Jim Tracy, president of Chicago Firefighters Union Local 2, has acknowledged he and Lightfoot are “miles apart” on a long-term contract. He’s made a strong case for maintaining the minimum staffing rule that requires at least five employees for every piece of fire apparatus.
Asked Tuesday who should replace Ford, Tracy texted: “I have no idea. I haven’t been included in any discussions with the city. In fact, they haven’t notified Local 2 about our last three candidate graduation classes. One of which was this morning.”
Lightfoot has vowed to confront the thorny issue of CFD staffing levels and reconcile the number of firehouses in Chicago with a decline in fires and a surge in ambulance calls.

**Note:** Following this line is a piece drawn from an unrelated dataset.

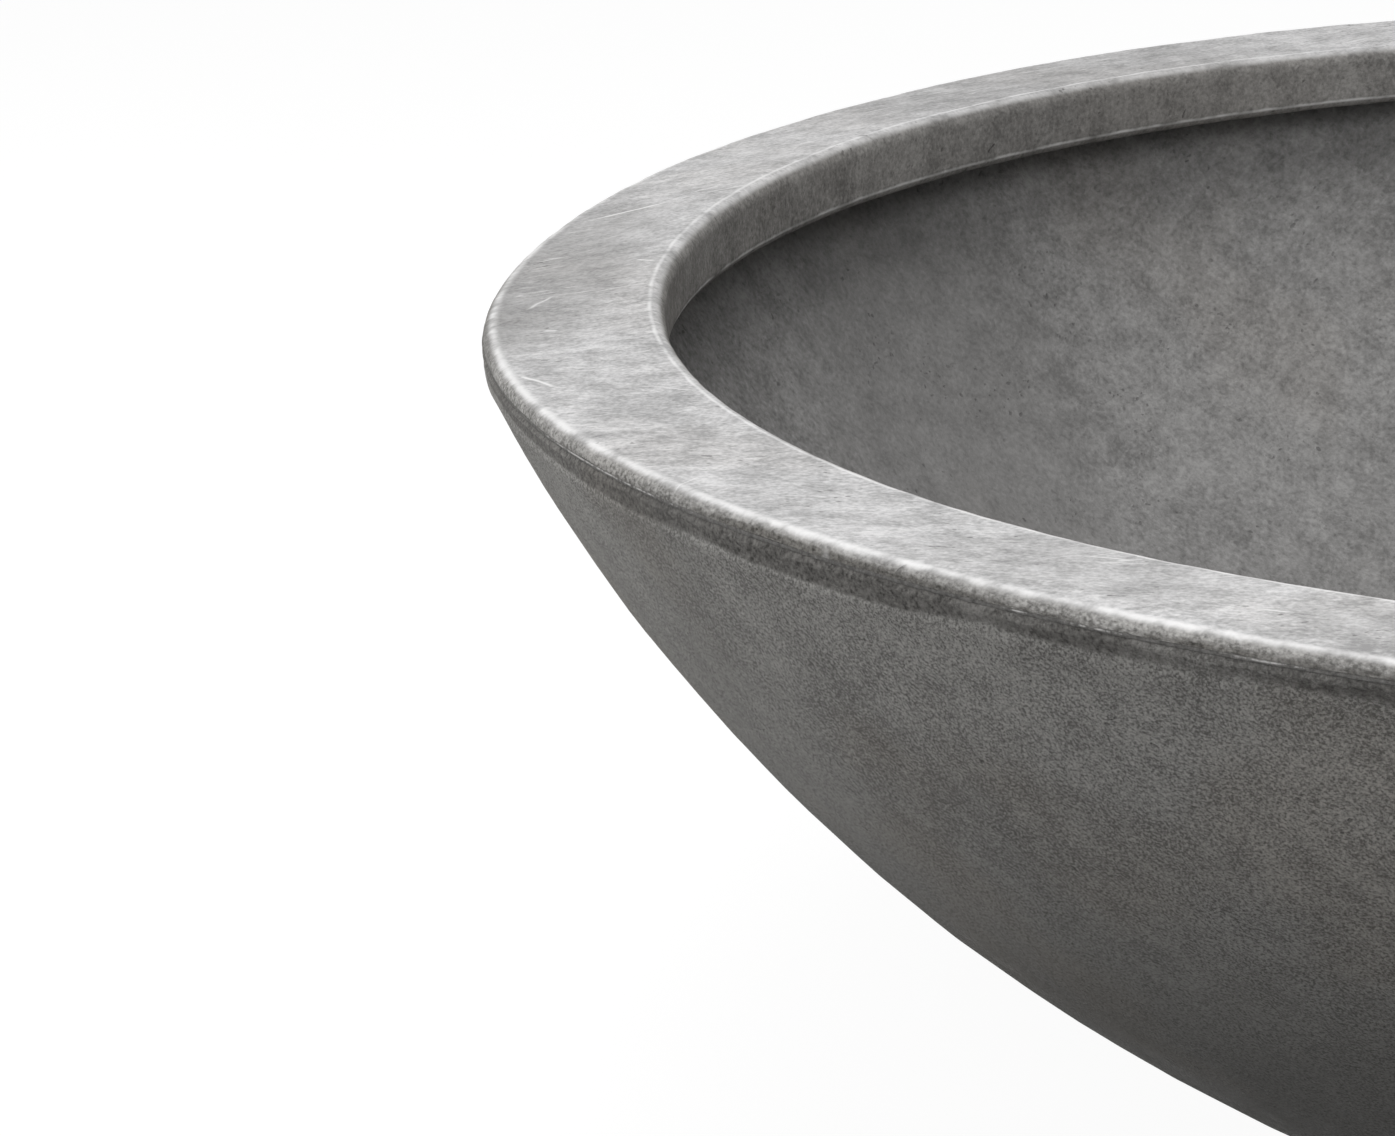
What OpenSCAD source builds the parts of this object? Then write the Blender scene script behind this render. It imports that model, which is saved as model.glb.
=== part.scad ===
// Large low bowl planter, cast in cement: a curved shell on a flat foot, and a wide flat rim
// that is cast by itself and bedded on the shell's edge over a steel hoop.
// Millimetres, +Z up. The origin is on the floor, under the middle of the bowl.

/* [Overall] */
// Outside diameter at the joint line, the widest place
rim_d = 1220; // [900:10:1400]
// Height from the floor to the highest line of the rim
overall_h = 381; // [340:1:460]

/* [Rim] */
// Width of the rim, from its outside to the face of the apron
rim_w = 76; // [60:1:110]
// How far the top falls outwards, so that water runs off
top_fall = 2.5; // [0:0.5:5]
// Radius of the rolled outer edge
rim_edge_r = 7; // [4:0.5:9]
// Radius of the inner top edge
rim_lip_r = 7; // [3:0.5:9]
// Thickness of the flat between the apron and the wall
flange_t = 16; // [14:0.5:22]
// Drop of the apron below the rim's highest line
apron_h = 30; // [26:1:60]
// Thickness of the apron
apron_t = 18; // [14:1:26]
// Radius of the apron's two bottom edges
apron_edge_r = 6; // [2:0.5:6.5]
// Radius of the hollow between the apron and the flat
flange_fillet_r = 8; // [2:0.5:9]

/* [Joint between rim and shell] */
// Thickness of the mortar bed
mortar_t = 1.5; // [1:0.25:4]
// How far the mortar stands proud of the rim's edge
mortar_proud = 0.6; // [0.2:0.1:1.5]
// Gap between the rim's locating step and the inside of the wall
step_gap = 0.8; // [0.3:0.1:2]
// Diameter of the steel rod in the hoop
hoop_rod_d = 6; // [4:0.5:8]
// Gap round the rod in its groove
hoop_gap = 0.2; // [0.1:0.05:0.5]

/* [Shell] */
// Thickness of the wall at its top, square to the wall
wall_t = 16; // [12:0.5:22]
// Lean of the wall from upright, just under the rim
wall_lean = 25.7; // [15:0.1:35]
// How far the wall starts inside the widest line
wall_inset = 5.5; // [4:0.5:9]
// Height of the cove between the joint and the wall
cove_h = 7; // [4:0.5:12]
// Diameter of the flat foot
foot_d = 400; // [320:5:480]
// Thickness of the floor, measured from the foot
floor_t = 28; // [22:1:40]
// How far the inside floor is smaller than the foot, on each side
floor_inset = 14; // [5:1:30]
// Fall of the inside floor towards the drain
floor_fall = 3; // [0:0.5:6]
// Length of the soft bend between floor and wall
floor_blend = 45; // [20:1:80]
// Height of the foot's upright edge
foot_edge_h = 4; // [3:0.5:10]
// Chamfer round the foot
foot_chamfer = 2.5; // [1:0.5:3]
// Width of the ring that the foot stands on
foot_ring_w = 52; // [48:1:70]
// Depth of the hollow inside the foot ring
foot_recess = 6; // [2:0.5:10]

/* [Drain] */
// Outside diameter of the drain sleeve
sleeve_d = 38; // [32:1:50]
// Wall of the drain sleeve
sleeve_wall = 3; // [2:0.25:4]
// Width of the sleeve's flange beyond its tube
sleeve_flange_w = 11; // [9:0.5:16]
// Thickness of the sleeve's flange
sleeve_flange_t = 3; // [2:0.25:5]
// How far the sleeve reaches below the hollow of the foot
sleeve_drip = 3; // [1:0.5:4]
// Gap between the sleeve and the cast floor
sleeve_gap = 0.4; // [0.1:0.1:0.8]
// Gap between the plug's ribs and the sleeve
plug_gap = 0.3; // [0.1:0.05:0.6]
// How far the plug's two sealing ribs stand out
plug_rib = 0.7; // [0.3:0.1:1.2]
// Length of the plug below its head
plug_l = 22; // [16:1:24]
// Thickness of the plug's head
plug_head_t = 4; // [3:0.5:7]
// How far the plug's head overlaps the sleeve's flange
plug_head_lap = 7; // [4:0.5:9]
// Height of the knob that lifts the plug
knob_h = 18; // [14:1:26]
// Diameter of the knob
knob_d = 18; // [14:1:24]

/* [Pads] */
// Number of rubber pads under the foot
pad_count = 4; // [3:1:6]
// Diameter of a pad
pad_d = 40; // [25:1:44]
// Height that the pads hold the foot above the floor
pad_stand = 6; // [3:0.5:12]
// Depth of a pad's seat in the foot
pad_seat = 2; // [1:0.5:3]
// Gap round a pad in its seat
pad_gap = 0.3; // [0.1:0.1:0.6]
// Rounding of a pad's bottom edge
pad_edge_r = 2; // [0.5:0.5:3]

/* [Hidden] */
$fn = 180;

cement = [0.50, 0.50, 0.49];
rim_cement = [0.66, 0.66, 0.65];
mortar_grey = [0.76, 0.75, 0.73];
zinc = [0.62, 0.64, 0.66];
pipe_grey = [0.27, 0.28, 0.29];
rubber_black = [0.10, 0.10, 0.10];

// Steps that draw a small rounded edge, a long wall curve and a soft bend
edge_steps = 10;
wall_steps = 44;
bend_steps = 12;

// Rim, from the outside in
rim_r = rim_d / 2;
rim_out_r = rim_r - mortar_proud;
rim_in_r = rim_r - rim_w;
apron_back_r = rim_in_r + apron_t;
rim_bed_z = overall_h - top_fall - rim_edge_r;
flange_z = overall_h - flange_t;
apron_z = overall_h - apron_h;

// Shell, from the joint down
shell_top_z = rim_bed_z - mortar_t;
shell_top_r = rim_out_r - mortar_proud;
wall_start = [rim_r - wall_inset, shell_top_z - cove_h];
wall_in_r = wall_start.x + cove_h * tan(wall_lean) - wall_t / cos(wall_lean);
foot_r = foot_d / 2;
foot_z = pad_stand;
wall_end = [foot_r, foot_z + foot_edge_h];
floor_r = foot_r - floor_inset;
floor_z = foot_z + floor_t;
drain_top_z = floor_z - floor_fall;
recess_z = foot_z + foot_recess;
recess_r = foot_r - foot_ring_w;

// Hoop, in the middle of the joint
hoop_r = (wall_in_r + shell_top_r) / 2;
hoop_z = (rim_bed_z + shell_top_z) / 2;
groove_r = hoop_rod_d / 2 + hoop_gap;
groove_half = asin(mortar_t / 2 / groove_r);

// Drain
sleeve_r = sleeve_d / 2;
sleeve_bore_r = sleeve_r - sleeve_wall;
flange_r = sleeve_r + sleeve_flange_w;
flange_seat_r = flange_r + sleeve_gap;
flange_seat_z = drain_top_z - sleeve_flange_t;
plug_rib_r = sleeve_bore_r - plug_gap;
plug_body_r = plug_rib_r - plug_rib;

// Pads
pad_r = pad_d / 2;
pad_ring_r = foot_r - foot_ring_w / 2;

// Points of an arc round a centre, from one angle to another
function arc(c, r, a0, a1, steps) =
    [for (i = [0:steps]) let (a = a0 + (a1 - a0) * i / steps) c + r * [cos(a), sin(a)]];

// Points of a soft bend from p0 to p2, drawn towards p1, without its two ends
function bend(p0, p1, p2, steps) =
    [for (i = [1:steps - 1]) let (t = i / steps)
        (1 - t) * (1 - t) * p0 + 2 * t * (1 - t) * p1 + t * t * p2];

// Radius and centre of the circle that leaves p0 at a lean from upright and passes through p1
function lean_normal(lean) = [-cos(lean), sin(lean)];
function lean_radius(p0, p1, lean) = ((p1 - p0) * (p1 - p0)) / (2 * (p1 - p0) * lean_normal(lean));
function lean_centre(p0, p1, lean) = p0 + lean_radius(p0, p1, lean) * lean_normal(lean);
function angle_of(c, p) = atan2(p.y - c.y, p.x - c.x);

// Points down a leaning wall curve from p0 to p1, stopping short of p1 by a length along it
function wall_curve(p0, p1, lean, short) =
    let (c = lean_centre(p0, p1, lean), r = lean_radius(p0, p1, lean))
    arc(c, r, angle_of(c, p0), angle_of(c, p1) + short / r * 180 / PI, wall_steps);

// Half section of the cast shell: outside wall, top edge with its groove, inside wall, floor and foot
module shell_section() {
    outside = wall_curve(wall_start, wall_end, wall_lean, 0);
    inside_top = [wall_in_r, shell_top_z];
    inside = wall_curve(inside_top, [floor_r, floor_z], wall_lean, floor_blend);
    floor_in = [floor_r - floor_blend, floor_z - floor_fall * floor_blend / (floor_r - flange_seat_r)];
    cove_top = [shell_top_r, shell_top_z - mortar_t];
    polygon(concat(
        [[shell_top_r, shell_top_z], cove_top],
        bend(cove_top, wall_start + [cove_h / 3 * tan(wall_lean), cove_h / 3], wall_start, bend_steps),
        outside,
        [[foot_r, foot_z + foot_chamfer], [foot_r - foot_chamfer, foot_z]],
        [[recess_r, foot_z], [recess_r - foot_recess, recess_z]],
        [[sleeve_r + sleeve_gap, recess_z], [sleeve_r + sleeve_gap, flange_seat_z]],
        [[flange_seat_r, flange_seat_z], [flange_seat_r, drain_top_z], floor_in],
        bend(floor_in, [floor_r, floor_z], inside[wall_steps], bend_steps),
        [for (i = [0:wall_steps]) inside[wall_steps - i]],
        arc([hoop_r, hoop_z], groove_r, 180 + groove_half, 360 - groove_half, edge_steps)
    ));
}

// Half section of the rim: rolled edge, falling top, apron, hollow, locating step and hoop groove
module rim_section() {
    step_r = wall_in_r - step_gap;
    step_lean = (rim_bed_z - flange_z) * tan(wall_lean);
    polygon(concat(
        arc([rim_out_r - rim_edge_r, rim_bed_z], rim_edge_r, 0, 90, edge_steps),
        arc([rim_in_r + rim_lip_r, overall_h - rim_lip_r], rim_lip_r, 90, 180, edge_steps),
        arc([rim_in_r + apron_edge_r, apron_z + apron_edge_r], apron_edge_r, 180, 270, edge_steps),
        arc([apron_back_r - apron_edge_r, apron_z + apron_edge_r], apron_edge_r, 270, 360, edge_steps),
        arc([apron_back_r + flange_fillet_r, flange_z - flange_fillet_r], flange_fillet_r, 180, 90,
            edge_steps),
        [[step_r - step_lean, flange_z], [step_r, rim_bed_z]],
        arc([hoop_r, hoop_z], groove_r, 180 - groove_half, groove_half, edge_steps)
    ));
}

// Half section of the mortar bed between the two castings, with the hoop's groove left open
module mortar_section() {
    bead_r = mortar_t / 2;
    translate([wall_in_r, shell_top_z]) square([hoop_r - groove_r - wall_in_r, mortar_t]);
    polygon(concat(
        [[hoop_r + groove_r, shell_top_z]],
        arc([rim_r - bead_r, hoop_z], bead_r, -90, 90, edge_steps),
        [[hoop_r + groove_r, rim_bed_z]]
    ));
}

module bowl_shell() {
    color(cement)
    difference() {
        rotate_extrude() shell_section();
        for (i = [0:pad_count - 1])
            rotate([0, 0, (i + 0.5) * 360 / pad_count])
            translate([pad_ring_r, 0, foot_z - pad_seat]) cylinder(r = pad_r + pad_gap, h = 2 * pad_seat);
    }
}

module rim_ring() {
    color(rim_cement) rotate_extrude() rim_section();
}

module joint_mortar() {
    color(mortar_grey) rotate_extrude() mortar_section();
}

module rim_hoop() {
    color(zinc) rotate_extrude() translate([hoop_r, hoop_z]) circle(d = hoop_rod_d, $fn = 48);
}

// Flanged tube cast into the floor, with a chamfered mouth and a drip edge below
module drain_sleeve() {
    mouth = sleeve_wall / 2;
    foot_end = recess_z - sleeve_drip;
    color(pipe_grey)
    rotate_extrude()
    polygon([
        [sleeve_bore_r + mouth, drain_top_z],
        [flange_r, drain_top_z],
        [flange_r, flange_seat_z],
        [sleeve_r, flange_seat_z],
        [sleeve_r, foot_end + mouth],
        [sleeve_r - mouth / 2, foot_end],
        [sleeve_bore_r, foot_end],
        [sleeve_bore_r, drain_top_z - mouth]
    ]);
}

// Rubber bung: head on the sleeve's flange, body with two sealing ribs, and a waisted knob to lift it
module drain_plug() {
    head_r = sleeve_bore_r + sleeve_wall / 2 + plug_head_lap;
    head_top = drain_top_z + plug_head_t;
    head_edge_r = plug_head_t * 0.6;
    tip_z = drain_top_z - plug_l;
    tip_chamfer = 2;
    rib_half = 1.6;
    rib_heights = drain_top_z * [1, 1] - plug_l * [0.7, 0.35];
    knob_r = knob_d / 2;
    knob_half_h = knob_r * 0.7;
    knob_z = head_top + knob_h - knob_half_h;
    knob_low = -40;
    waist = [knob_r * 0.55, head_top + knob_h * 0.4];
    color(rubber_black)
    rotate_extrude()
    polygon(concat(
        [[0, tip_z], [plug_body_r - tip_chamfer, tip_z], [plug_body_r, tip_z + tip_chamfer]],
        [for (z = rib_heights) each [
            [plug_body_r, z - rib_half],
            [plug_rib_r, z - rib_half / 2],
            [plug_rib_r, z + rib_half / 2],
            [plug_body_r, z + rib_half]
        ]],
        [[plug_body_r, drain_top_z], [head_r, drain_top_z]],
        arc([head_r, head_top] - head_edge_r * [1, 1], head_edge_r, 0, 90, edge_steps),
        bend([head_r - plug_head_t, head_top], [waist.x, head_top], waist, bend_steps),
        [waist],
        [for (i = [0:edge_steps]) let (a = knob_low + (90 - knob_low) * i / edge_steps)
            [max(0, knob_r * cos(a)), knob_z + knob_half_h * sin(a)]]
    ));
}

// Rubber discs bonded in seats in the foot ring
module foot_pads() {
    color(rubber_black)
    for (i = [0:pad_count - 1])
        rotate([0, 0, (i + 0.5) * 360 / pad_count])
        translate([pad_ring_r, 0, 0])
        rotate_extrude($fn = 72)
        polygon(concat(
            [[0, 0]],
            arc([pad_r - pad_edge_r, pad_edge_r], pad_edge_r, 270, 360, edge_steps),
            [[pad_r, foot_z + pad_seat], [0, foot_z + pad_seat]]
        ));
}

bowl_shell();
rim_ring();
joint_mortar();
rim_hoop();
drain_sleeve();
drain_plug();
foot_pads();
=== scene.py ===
"""Looks of a large low bowl planter cast in cement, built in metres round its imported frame.

The rim and the shell are cast and finished by hand, so both are drawn as sections swept round the
bowl and then pushed a little out of true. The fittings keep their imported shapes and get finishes.
"""

import logging
import math
from dataclasses import dataclass, field, replace
from enum import Enum
from typing import Any

import bpy
import numpy as np
from mathutils import Matrix, Vector, noise


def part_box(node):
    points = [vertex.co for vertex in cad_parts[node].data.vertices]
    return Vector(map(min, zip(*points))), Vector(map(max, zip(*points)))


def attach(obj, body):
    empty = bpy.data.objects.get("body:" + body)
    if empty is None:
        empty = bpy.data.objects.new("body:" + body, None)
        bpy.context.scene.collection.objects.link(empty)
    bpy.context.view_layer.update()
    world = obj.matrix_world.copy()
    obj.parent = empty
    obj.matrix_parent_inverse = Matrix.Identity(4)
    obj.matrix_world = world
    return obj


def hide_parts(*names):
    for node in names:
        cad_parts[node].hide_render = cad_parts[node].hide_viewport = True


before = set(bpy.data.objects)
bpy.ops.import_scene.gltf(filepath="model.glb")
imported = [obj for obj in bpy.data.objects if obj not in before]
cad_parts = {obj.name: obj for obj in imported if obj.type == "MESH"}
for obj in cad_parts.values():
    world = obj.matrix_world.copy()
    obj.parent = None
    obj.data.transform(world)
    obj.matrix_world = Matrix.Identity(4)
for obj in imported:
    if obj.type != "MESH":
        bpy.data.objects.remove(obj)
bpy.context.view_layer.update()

log = logging.getLogger("planter")

MM = 0.001
TURN = 2 * math.pi

# Names of the numbers that are stored on the meshes' points.
RUN = "run"
PROUD = "proud"
# The depth of painted shade in the band along the joint under the rim is stored under this name.
JOINT_SHADE = "joint_shade"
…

With negotiations almost certain to turn contentious with a union that gave her a pivotal endorsement during the mayoral run-off, the mayor may want a replacement from outside the department, as she did in Chicago Police Department Supt. David Brown, a retired Dallas police chief.
Interviewed by the Sun-Times last May, Lightfoot refused to tip her hand, saying only that she was “very well aware” of Ford’s April mandatory retirement date and planned a “smooth transition” to a replacement “worthy of leading one of the best fire departments departments in the country.”
If Lightfoot chooses a new fire commissioner from inside the department, the leading candidate would appear to be First Deputy Fire Commissioner Annette Holt. She is the first woman ever to hold the No. 2 job in a department long known as a bastion of white males.